With Jeff Hoffman on the mound to start the sixth inning, J.D. Martinez singled then advanced to second on a wild pitch. Starling Marte was hit by a pitch before both runners advanced on another wild pitch. Tyrone Taylor walked. With bases loaded and one out, the Phillies turned to deadline acquisition Carlos Estévez.
Francisco Lindor hit a grand slam.
In a run of spectacular success, Lindor's home run felt the loudest. Here was the face of the franchise, an MVP frontrunner in any other year. He had spent the year carrying the team on his back and he had done it again.
"That $341 (million) is looking pretty freakin' good right now," owner Steve Cohen told the New York Post after the win.

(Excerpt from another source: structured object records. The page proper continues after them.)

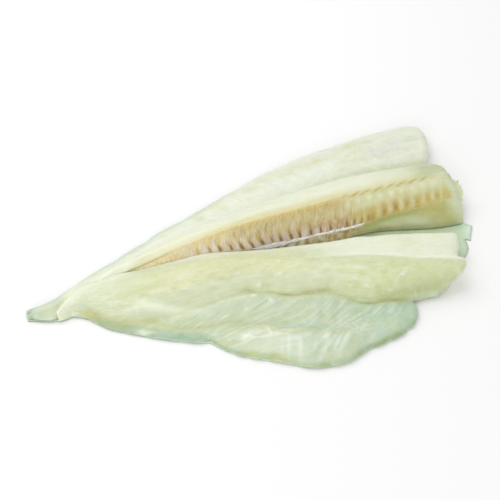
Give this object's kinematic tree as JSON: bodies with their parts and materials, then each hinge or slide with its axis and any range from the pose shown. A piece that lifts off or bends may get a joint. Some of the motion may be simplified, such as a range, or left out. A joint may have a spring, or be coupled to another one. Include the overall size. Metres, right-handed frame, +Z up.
{
  "type": "butterflied cod",
  "caption": "Raw cod opened flat on its skin, with thick loins, thin belly flaps, a ridged backbone along the cut and a narrow tail stub.",
  "frame": {"origin": "on the surface that the fish lies on, under the middle of its bounding box", "axes": "+X from the tail to the cut head end, +Y from the near fillet to the far fillet that keeps the backbone, +Z up"},
  "size_m": [0.4504, 0.2846, 0.0281],
  "materials": {
    "skin": "wet, smooth, blue-green grey",
    "near_flesh": "wet, translucent, pale cream green",
    "far_flesh": "wet, translucent, pale cream",
    "bone": "wet membrane over bone, yellow and purple grey with brown marks"
  },
  "bodies": {
    "root": {"skin": "skin", "near_fillet": "near_flesh", "far_fillet": "far_flesh", "backbone": "bone"}
  },
  "joints": []
}
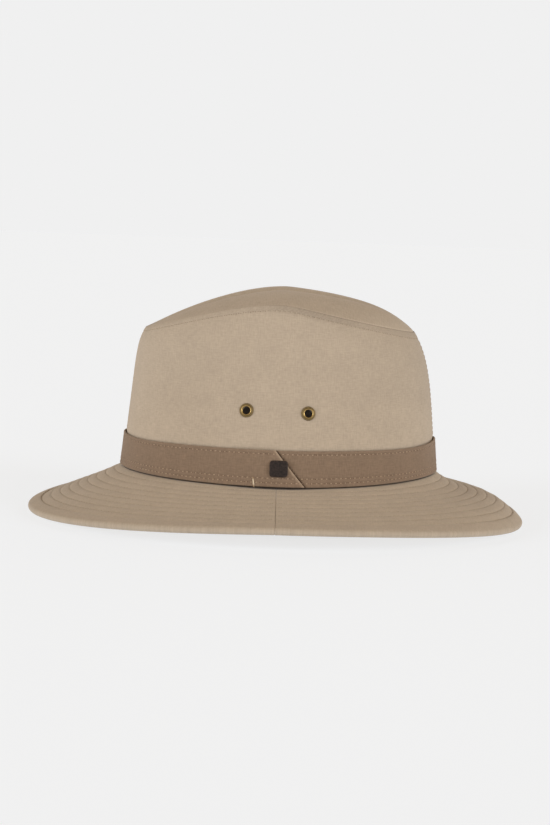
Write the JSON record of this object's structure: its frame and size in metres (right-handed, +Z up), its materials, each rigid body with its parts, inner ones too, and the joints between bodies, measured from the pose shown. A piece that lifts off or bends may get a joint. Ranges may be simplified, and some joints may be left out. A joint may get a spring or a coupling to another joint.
{
  "type": "safari hat",
  "caption": "Cotton safari hat with a creased crown, a seamed tip panel, a stitched brim with a padded edge, a lapped cloth band and brass ventilation eyelets.",
  "frame": {"origin": "centre of the hat's length and width, on the surface that its brim stands on", "axes": "front of the hat towards -Y, wearer's left towards +X, +Z up"},
  "size_m": [0.2958, 0.324, 0.1487],
  "materials": {
    "crown": "khaki cotton twill",
    "brim": "khaki cotton twill in two layers, stitched in rings",
    "band": "brown cotton twill strip with folded edges",
    "patch": "small dark bare patch",
    "eyelet": "antique brass"
  },
  "bodies": {
    "root": {"crown_side": "crown", "crown_top": "crown", "brim_front": "brim", "brim_back": "brim", "hat_band": "band", "band_patch": "patch", "eyelet_left_front": "eyelet", "eyelet_left_back": "eyelet", "eyelet_right_front": "eyelet", "eyelet_right_back": "eyelet"}
  },
  "joints": []
}
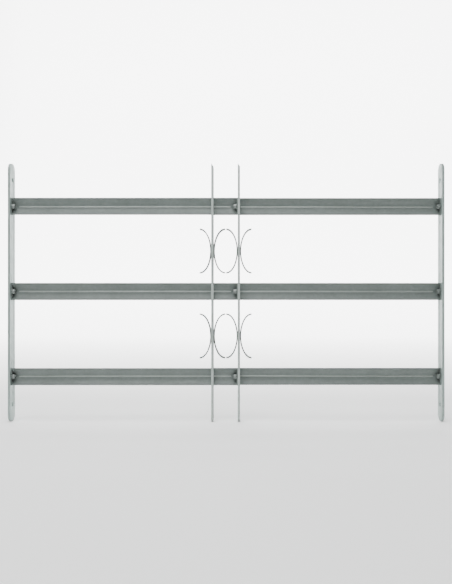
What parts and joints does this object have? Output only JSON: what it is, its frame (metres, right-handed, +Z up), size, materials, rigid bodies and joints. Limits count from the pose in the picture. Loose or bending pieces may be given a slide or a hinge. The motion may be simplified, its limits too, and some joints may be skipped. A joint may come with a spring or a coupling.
{
  "type": "window security grille",
  "caption": "Telescopic window security grille: wall plates, nesting trough crossbars and uprights with half-oval scrolls, pulled out to the width of the window opening.",
  "frame": {"origin": "middle of the pulled-out grille's width and depth, at the foot of the wall plates", "axes": "+X to the right along the crossbars, +Y from the front to the back, +Z up"},
  "size_m": [0.756, 0.025, 0.45],
  "materials": {
    "plate_zinc": "galvanised flat bar, satin",
    "upright_zinc": "galvanised flat bar, satin",
    "trough_zinc": "roll-formed galvanised sheet, satin",
    "scroll_zinc": "galvanised strip, satin",
    "fastener_zinc": "bright zinc plated"
  },
  "bodies": {
    "fixed_frame": {"left_wall_plate": "plate_zinc", "outer_trough_bottom": "trough_zinc", "outer_trough_middle": "trough_zinc", "outer_trough_top": "trough_zinc", "right_upright": "upright_zinc", "right_scroll_lower_outside": "scroll_zinc", "right_scroll_lower_inside": "scroll_zinc", "right_scroll_upper_outside": "scroll_zinc", "right_scroll_upper_inside": "scroll_zinc", "left_plate_bolts": "fastener_zinc", "left_plate_washers": "fastener_zinc", "left_plate_nuts": "fastener_zinc", "upright_bolts": "fastener_zinc", "upright_washers": "fastener_zinc", "upright_nuts": "fastener_zinc"},
    "sliding_frame": {"right_wall_plate": "plate_zinc", "inner_trough_bottom": "trough_zinc", "inner_trough_middle": "trough_zinc", "inner_trough_top": "trough_zinc", "left_upright": "upright_zinc", "left_scroll_lower_outside": "scroll_zinc", "left_scroll_lower_inside": "scroll_zinc", "left_scroll_upper_outside": "scroll_zinc", "left_scroll_upper_inside": "scroll_zinc", "right_plate_bolts": "fastener_zinc", "right_plate_washers": "fastener_zinc", "right_plate_nuts": "fastener_zinc"}
  },
  "joints": [
    {"name": "width_slide", "type": "slide", "parent": "fixed_frame", "child": "sliding_frame", "axis": [1, 0, 0], "range_m": [-0.32, 0]}
  ]
}
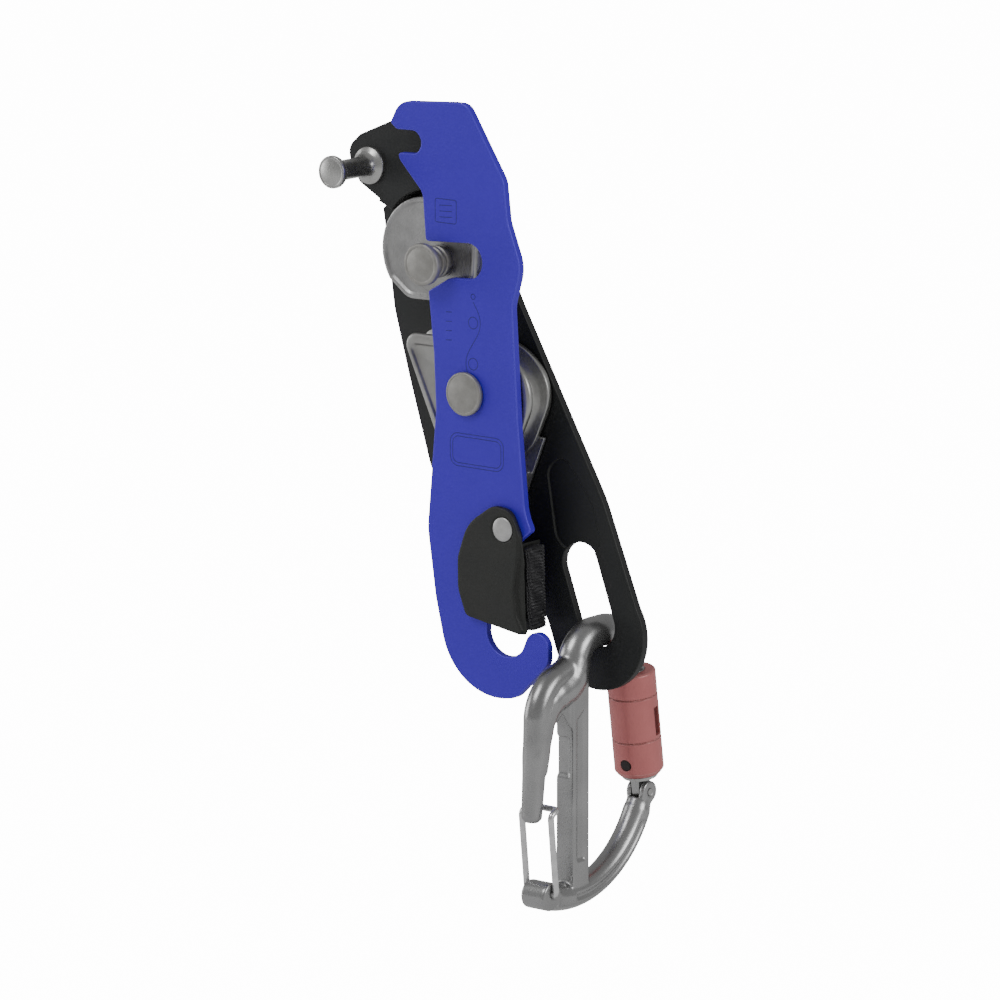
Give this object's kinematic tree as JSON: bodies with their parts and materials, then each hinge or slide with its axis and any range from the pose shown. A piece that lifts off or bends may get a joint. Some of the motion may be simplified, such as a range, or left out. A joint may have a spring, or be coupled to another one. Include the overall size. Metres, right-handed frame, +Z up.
{
  "type": "rope descender",
  "caption": "Self-braking rope descender: bobbin and cam between a fixed black plate and a hinged blue one with a safety gate, with a locking braking carabiner in its eye.",
  "frame": {"origin": "middle of the rope channel on the axis of the upper bobbin's stud", "axes": "+Z up as the device hangs, -Y to the front where the hinged side plate is, +X to the right seen from the front"},
  "size_m": [0.131, 0.078, 0.2967],
  "materials": {
    "black_plate": "black anodised",
    "blue_plate": "blue anodised",
    "cam_steel": "satin",
    "pin_steel": "turned",
    "bronze": "plain bearing",
    "washer": "natural",
    "black_plastic": "fine grain",
    "carabiner_alloy": "satin",
    "sleeve_red": "red anodised",
    "pale_plastic": "moulded"
  },
  "bodies": {
    "fixed_plate": {"fixed_side_plate": "black_plate", "upper_bobbin": "cam_steel", "upper_stud": "pin_steel", "upper_stud_nut": "pin_steel", "bobbin_dowel": "pin_steel", "aux_stud": "pin_steel", "aux_stud_washer": "pin_steel", "cam_axle": "pin_steel", "axle_washer": "pin_steel", "cam_stop_pin": "pin_steel", "cam_spring": "pin_steel", "thrust_washers": "washer"},
    "moving_plate": {"moving_side_plate": "blue_plate", "plate_bush": "bronze", "gate_rivet": "pin_steel", "gate_washer": "pin_steel", "gate_spring": "pin_steel"},
    "plate_gate": {"safety_gate": "black_plastic", "thumb_strip": "black_plastic"},
    "cam_and_handle": {"lower_cam": "cam_steel", "cam_bush": "bronze", "handle_arm": "cam_steel", "handle_grip": "black_plastic", "handle_rivets": "pin_steel"},
    "carabiner": {"carabiner_body": "carabiner_alloy", "gate_pin": "pin_steel"},
    "biner_gate": {"carabiner_gate": "carabiner_alloy", "gate_plunger": "pin_steel", "sleeve_collar": "pale_plastic", "sleeve_spring": "pin_steel"},
    "sleeve": {"locking_sleeve": "sleeve_red"},
    "ball": {"lock_ball": "black_plastic"},
    "wire": {"wire_gate": "pin_steel"}
  },
  "joints": [
    {"name": "side_plate_swing", "type": "hinge", "parent": "fixed_plate", "child": "moving_plate", "pos_m": [0.01512, 0, -0.04766], "axis": [0, 1, 0], "range_deg": [0, 120]},
    {"name": "plate_gate_swing", "type": "hinge", "parent": "moving_plate", "child": "plate_gate", "pos_m": [0.03452, 0, -0.09596], "axis": [0, 1, 0], "range_deg": [0, 18], "stiffness_Nm_per_rad": 0.02, "springref_deg": -11.46},
    {"name": "cam_handle_swing", "type": "hinge", "parent": "fixed_plate", "child": "cam_and_handle", "pos_m": [0.01512, 0, -0.04766], "axis": [0, 1, 0], "range_deg": [-12, 25], "stiffness_Nm_per_rad": 0.03},
    {"name": "carabiner_swing", "type": "hinge", "parent": "fixed_plate", "child": "carabiner", "pos_m": [0.06243, 0.0092, -0.1341], "axis": [0, 1, 0], "range_deg": [-25, 8]},
    {"name": "carabiner_gate_swing", "type": "hinge", "parent": "carabiner", "child": "biner_gate", "pos_m": [0.06243, 0.035, -0.19996], "axis": [1, 0, 0], "range_deg": [0, 8], "stiffness_Nm_per_rad": 0.04, "springref_deg": -11.46},
    {"name": "sleeve_turn", "type": "hinge", "parent": "biner_gate", "child": "sleeve", "pos_m": [0.06243, 0.035, -0.19996], "axis": [0, -0.1439, 0.9896], "range_deg": [-90, 0], "stiffness_Nm_per_rad": 0.002, "springref_deg": 11.46},
    {"name": "ball_press", "type": "slide", "parent": "sleeve", "child": "ball", "axis": [-0.0872, 0.9858, 0.1434], "range_m": [0, 0.001], "stiffness_N_per_m": 300, "springref_m": -0.0005},
    {"name": "wire_gate_swing", "type": "hinge", "parent": "carabiner", "child": "wire", "pos_m": [0.06243, -0.02522, -0.22697], "axis": [1, 0, 0], "range_deg": [-16, 0], "stiffness_Nm_per_rad": 0.01, "springref_deg": 11.46}
  ]
}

Maybe that's simplifying things. But maybe it's that simple. Pay great players and they'll play great for you.
10. Díaz shuts it down
With the Mets three outs away from the NLCS – and the Phillies three outs away from elimination – Mets manager Carlos Mendoza sent closer Edwin Díaz to the mound. He promptly walked J.T. Realmuto and Bryson Stott to lead off the inning and you could practically hear the panic: was this another of Díaz's meltdown outings? Instead, he struck out Kody Clemens and got Brandon Marsh to fly out. Kyle Schwarber was the last hope. Díaz got him on a 101 mph fastball and that was it. The Mets had won. The Mets were moving on.